--- WHAT TO WORK ON ---
Retype word for word the lines lying between the line containing "Write the three.js" and the line containing "const takenOutDivider = 'divider_row_1_centre';", together with those two lines themselves, and nothing besides.

--- DATASET EXCERPTS ---
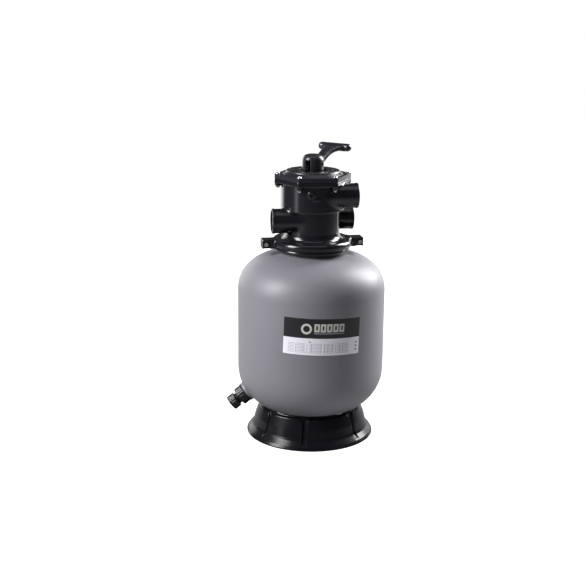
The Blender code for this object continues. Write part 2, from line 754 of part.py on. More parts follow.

...

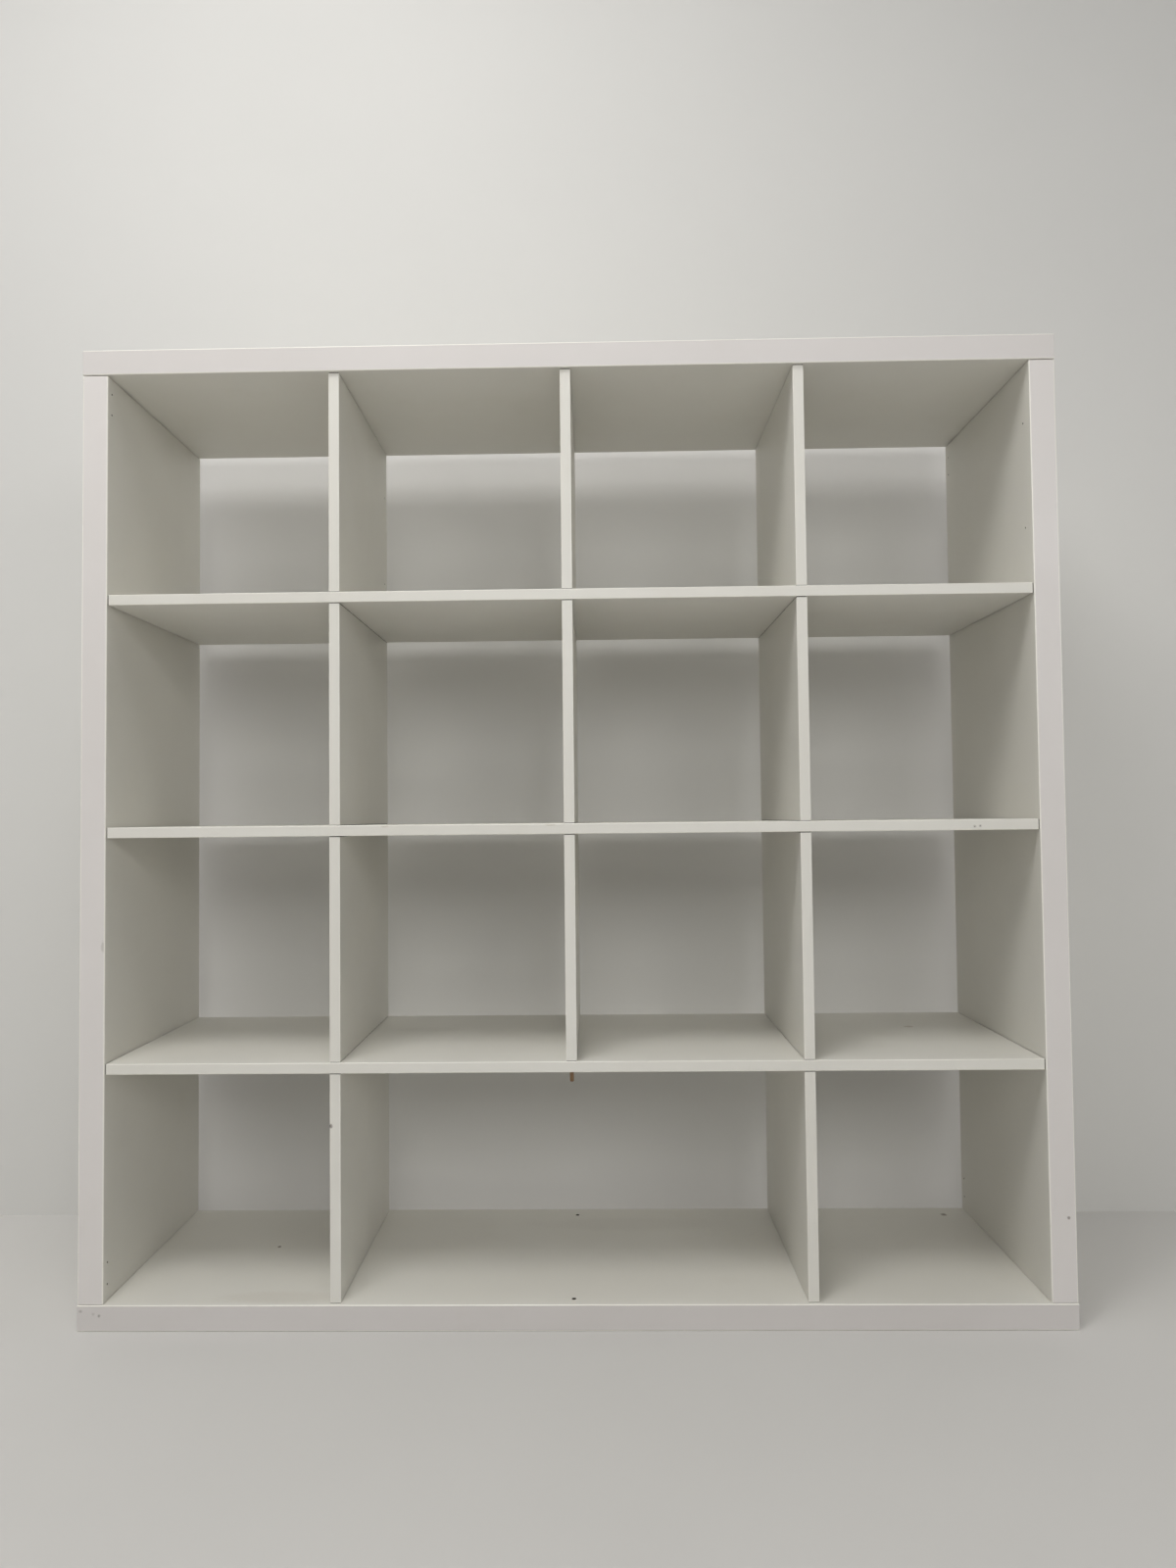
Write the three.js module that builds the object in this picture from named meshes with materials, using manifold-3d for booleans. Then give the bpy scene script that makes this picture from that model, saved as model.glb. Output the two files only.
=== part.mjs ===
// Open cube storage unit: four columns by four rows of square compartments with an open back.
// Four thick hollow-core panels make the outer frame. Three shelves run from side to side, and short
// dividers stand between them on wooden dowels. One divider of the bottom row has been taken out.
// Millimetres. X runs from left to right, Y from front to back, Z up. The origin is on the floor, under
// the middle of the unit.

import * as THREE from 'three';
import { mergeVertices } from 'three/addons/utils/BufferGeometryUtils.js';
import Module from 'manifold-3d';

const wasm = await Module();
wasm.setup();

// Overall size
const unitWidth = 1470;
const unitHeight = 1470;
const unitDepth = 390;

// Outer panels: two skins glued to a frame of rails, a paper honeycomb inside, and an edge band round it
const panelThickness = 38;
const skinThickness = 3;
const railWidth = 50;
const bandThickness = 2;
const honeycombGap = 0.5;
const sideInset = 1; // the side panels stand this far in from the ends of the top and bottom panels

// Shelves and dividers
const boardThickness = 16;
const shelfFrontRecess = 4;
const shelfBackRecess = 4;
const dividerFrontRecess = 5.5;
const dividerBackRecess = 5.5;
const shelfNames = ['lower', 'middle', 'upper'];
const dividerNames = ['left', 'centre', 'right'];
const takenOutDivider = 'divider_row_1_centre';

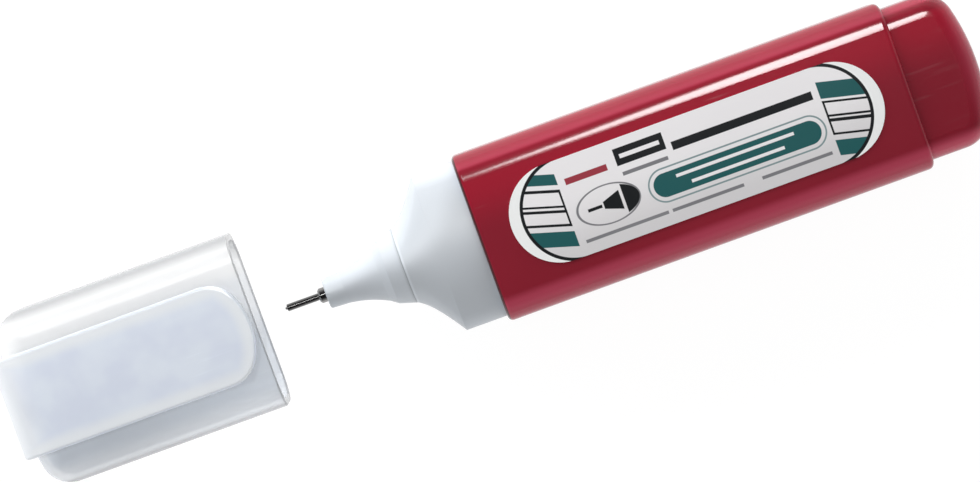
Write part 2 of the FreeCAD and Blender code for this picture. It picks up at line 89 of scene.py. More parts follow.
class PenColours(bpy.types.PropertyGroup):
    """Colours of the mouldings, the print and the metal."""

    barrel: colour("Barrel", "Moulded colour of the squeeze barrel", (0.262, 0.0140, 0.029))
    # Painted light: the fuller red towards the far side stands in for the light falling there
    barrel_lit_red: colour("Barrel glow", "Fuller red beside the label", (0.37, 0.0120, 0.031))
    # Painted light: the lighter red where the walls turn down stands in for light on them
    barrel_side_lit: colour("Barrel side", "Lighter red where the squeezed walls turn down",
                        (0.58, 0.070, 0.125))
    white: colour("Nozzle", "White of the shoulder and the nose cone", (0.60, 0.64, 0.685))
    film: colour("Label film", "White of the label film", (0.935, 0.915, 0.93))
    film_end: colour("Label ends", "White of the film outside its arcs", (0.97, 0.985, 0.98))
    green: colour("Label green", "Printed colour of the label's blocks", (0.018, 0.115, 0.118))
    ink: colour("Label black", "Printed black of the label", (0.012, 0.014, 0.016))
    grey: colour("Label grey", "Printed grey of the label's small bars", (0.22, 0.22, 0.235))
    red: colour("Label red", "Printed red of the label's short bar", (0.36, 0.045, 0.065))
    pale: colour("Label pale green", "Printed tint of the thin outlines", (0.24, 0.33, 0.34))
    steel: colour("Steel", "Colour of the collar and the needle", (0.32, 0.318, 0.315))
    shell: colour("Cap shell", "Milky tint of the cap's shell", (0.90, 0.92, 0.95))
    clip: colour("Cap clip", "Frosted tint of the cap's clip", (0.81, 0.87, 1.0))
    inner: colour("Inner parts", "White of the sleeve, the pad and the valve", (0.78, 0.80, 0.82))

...

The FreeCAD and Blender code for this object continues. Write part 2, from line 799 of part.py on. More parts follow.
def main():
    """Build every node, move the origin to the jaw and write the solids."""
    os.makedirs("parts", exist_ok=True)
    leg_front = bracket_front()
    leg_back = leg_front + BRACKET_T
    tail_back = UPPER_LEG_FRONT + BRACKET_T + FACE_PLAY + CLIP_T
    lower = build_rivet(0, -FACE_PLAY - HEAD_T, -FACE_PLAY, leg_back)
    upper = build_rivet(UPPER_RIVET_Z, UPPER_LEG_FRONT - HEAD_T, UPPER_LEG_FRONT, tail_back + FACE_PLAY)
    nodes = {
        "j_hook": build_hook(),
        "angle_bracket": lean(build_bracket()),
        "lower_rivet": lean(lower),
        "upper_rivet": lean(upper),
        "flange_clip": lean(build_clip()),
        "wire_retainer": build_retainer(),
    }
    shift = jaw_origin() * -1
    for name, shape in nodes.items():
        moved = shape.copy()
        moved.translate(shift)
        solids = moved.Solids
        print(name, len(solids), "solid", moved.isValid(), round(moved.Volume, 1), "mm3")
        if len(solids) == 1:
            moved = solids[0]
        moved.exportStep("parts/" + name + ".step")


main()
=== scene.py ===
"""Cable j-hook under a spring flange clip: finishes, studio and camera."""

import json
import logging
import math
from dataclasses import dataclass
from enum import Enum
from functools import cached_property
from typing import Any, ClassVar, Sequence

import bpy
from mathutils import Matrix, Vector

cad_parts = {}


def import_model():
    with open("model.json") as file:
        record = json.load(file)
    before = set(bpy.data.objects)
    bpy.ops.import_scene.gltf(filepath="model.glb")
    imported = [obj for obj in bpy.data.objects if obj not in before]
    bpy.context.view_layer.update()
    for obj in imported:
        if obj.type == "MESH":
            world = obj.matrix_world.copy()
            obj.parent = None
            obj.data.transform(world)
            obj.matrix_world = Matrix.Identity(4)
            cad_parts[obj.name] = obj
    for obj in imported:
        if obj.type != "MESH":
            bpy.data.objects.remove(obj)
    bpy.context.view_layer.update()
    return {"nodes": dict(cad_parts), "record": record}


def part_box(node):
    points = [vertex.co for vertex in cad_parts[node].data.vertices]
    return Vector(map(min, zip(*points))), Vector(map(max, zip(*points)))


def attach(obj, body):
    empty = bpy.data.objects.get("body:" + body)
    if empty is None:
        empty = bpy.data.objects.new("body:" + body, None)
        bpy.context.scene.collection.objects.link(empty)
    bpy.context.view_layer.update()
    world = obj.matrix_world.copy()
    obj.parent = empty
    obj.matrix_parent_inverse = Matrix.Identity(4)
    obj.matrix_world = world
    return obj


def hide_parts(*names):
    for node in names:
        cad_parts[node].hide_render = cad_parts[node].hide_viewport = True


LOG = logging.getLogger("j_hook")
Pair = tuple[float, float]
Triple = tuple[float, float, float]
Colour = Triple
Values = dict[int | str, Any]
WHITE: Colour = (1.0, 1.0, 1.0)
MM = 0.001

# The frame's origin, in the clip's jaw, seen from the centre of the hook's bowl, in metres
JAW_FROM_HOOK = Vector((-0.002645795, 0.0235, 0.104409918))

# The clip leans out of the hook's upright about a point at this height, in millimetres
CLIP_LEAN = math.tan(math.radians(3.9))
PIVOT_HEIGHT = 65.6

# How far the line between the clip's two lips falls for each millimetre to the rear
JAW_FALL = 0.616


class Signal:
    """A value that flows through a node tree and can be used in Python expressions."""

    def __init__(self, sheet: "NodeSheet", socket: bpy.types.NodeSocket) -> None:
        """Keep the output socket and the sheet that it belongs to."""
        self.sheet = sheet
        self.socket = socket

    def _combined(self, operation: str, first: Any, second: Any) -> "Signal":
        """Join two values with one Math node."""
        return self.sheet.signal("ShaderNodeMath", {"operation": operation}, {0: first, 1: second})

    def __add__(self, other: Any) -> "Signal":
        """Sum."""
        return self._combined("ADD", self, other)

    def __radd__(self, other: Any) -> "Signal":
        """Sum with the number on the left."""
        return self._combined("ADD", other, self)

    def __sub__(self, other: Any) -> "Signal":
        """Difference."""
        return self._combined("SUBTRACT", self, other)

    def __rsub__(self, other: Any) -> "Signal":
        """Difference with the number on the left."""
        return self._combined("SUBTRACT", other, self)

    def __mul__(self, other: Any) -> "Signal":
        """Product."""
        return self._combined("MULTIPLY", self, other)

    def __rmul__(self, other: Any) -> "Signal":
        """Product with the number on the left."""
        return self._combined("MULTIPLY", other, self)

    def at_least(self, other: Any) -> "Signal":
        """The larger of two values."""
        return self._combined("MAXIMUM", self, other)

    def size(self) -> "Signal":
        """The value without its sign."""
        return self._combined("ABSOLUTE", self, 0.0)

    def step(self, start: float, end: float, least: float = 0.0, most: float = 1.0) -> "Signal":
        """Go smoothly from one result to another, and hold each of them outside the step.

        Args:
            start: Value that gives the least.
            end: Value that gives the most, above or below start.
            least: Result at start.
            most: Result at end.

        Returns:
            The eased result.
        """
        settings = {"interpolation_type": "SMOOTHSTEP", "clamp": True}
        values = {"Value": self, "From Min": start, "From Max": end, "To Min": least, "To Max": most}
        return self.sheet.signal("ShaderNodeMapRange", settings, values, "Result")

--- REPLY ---
Write the three.js module that builds the object in this picture from named meshes with materials, using manifold-3d for booleans. Then give the bpy scene script that makes this picture from that model, saved as model.glb. Output the two files only.
=== part.mjs ===
// Open cube storage unit: four columns by four rows of square compartments with an open back.
// Four thick hollow-core panels make the outer frame. Three shelves run from side to side, and short
// dividers stand between them on wooden dowels. One divider of the bottom row has been taken out.
// Millimetres. X runs from left to right, Y from front to back, Z up. The origin is on the floor, under
// the middle of the unit.

import * as THREE from 'three';
import { mergeVertices } from 'three/addons/utils/BufferGeometryUtils.js';
import Module from 'manifold-3d';

const wasm = await Module();
wasm.setup();

// Overall size
const unitWidth = 1470;
const unitHeight = 1470;
const unitDepth = 390;

// Outer panels: two skins glued to a frame of rails, a paper honeycomb inside, and an edge band round it
const panelThickness = 38;
const skinThickness = 3;
const railWidth = 50;
const bandThickness = 2;
const honeycombGap = 0.5;
const sideInset = 1; // the side panels stand this far in from the ends of the top and bottom panels

// Shelves and dividers
const boardThickness = 16;
const shelfFrontRecess = 4;
const shelfBackRecess = 4;
const dividerFrontRecess = 5.5;
const dividerBackRecess = 5.5;
const shelfNames = ['lower', 'middle', 'upper'];
const dividerNames = ['left', 'centre', 'right'];
const takenOutDivider = 'divider_row_1_centre';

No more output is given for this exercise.